年内は29日(金)まで。明けての営業は5日(金)から、です。
よろしくお願いします。

見えないもの

Kazetabi_02仕事のあいまに、先日ネットで購入した「風の旅人」を読んでいる。ページをめくっていて、写真に目が釘付けになることがしばしば。ページをめくる手が止まる。感動しているわけだが、その理由が分からない。でも多分、それは言葉にしない方がよいのだと思う。整った言葉に置き換えて納得してはいけない。言葉にすると、大切なものが漏れ落ちる。逆説的だが、大切なものは目に見えない。

air pocket

冬至の前後に起こる落下については毎年のことだし、慣れたものだ。原因は空の様子とか風、気温、など、森羅万象に強く係わっている。すべてをのせた渦が静止し、ゆるやかに逆転を開始する。
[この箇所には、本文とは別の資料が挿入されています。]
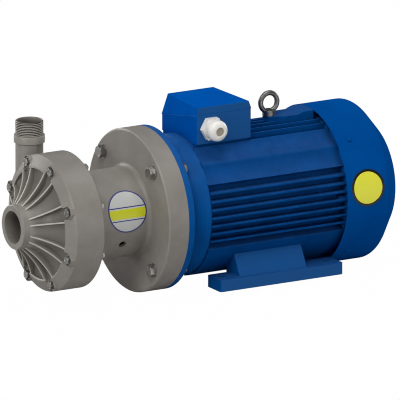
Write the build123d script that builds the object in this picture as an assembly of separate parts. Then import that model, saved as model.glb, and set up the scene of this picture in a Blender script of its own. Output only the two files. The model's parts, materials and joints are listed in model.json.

冬至の前後、ぼくは低空飛行をイメージしながら落下に備える。高度を保つためのエンジンにはエネルギーを送り続ける。
音楽、写真、絵画、詩、海。
そしてDance!Dance!Dance!

黒いシャツ着て

どこか翳のある人、を、シブく演じたいと思っているのに、なかなかそのようにならない。先日、ズボンを買ったついでに黒いシャツを買ったのだが、これを着ていると、
例えば、近所のA子は
「おお、良く似合うじゃん、ユニクロが」
なぜ分かるのだろう。ユニクロで1950円だったのだ。
また、あるお客様は
「いいわね、若く見えるわよ、あなた、いくつになったんだっけ。55?」
どうしてだろう。
ぼくの考えるボクのイメージと、他から見るボクのイメージには想像以上にギャップがあるということか。
最近、自分のイメージに自信が持てない。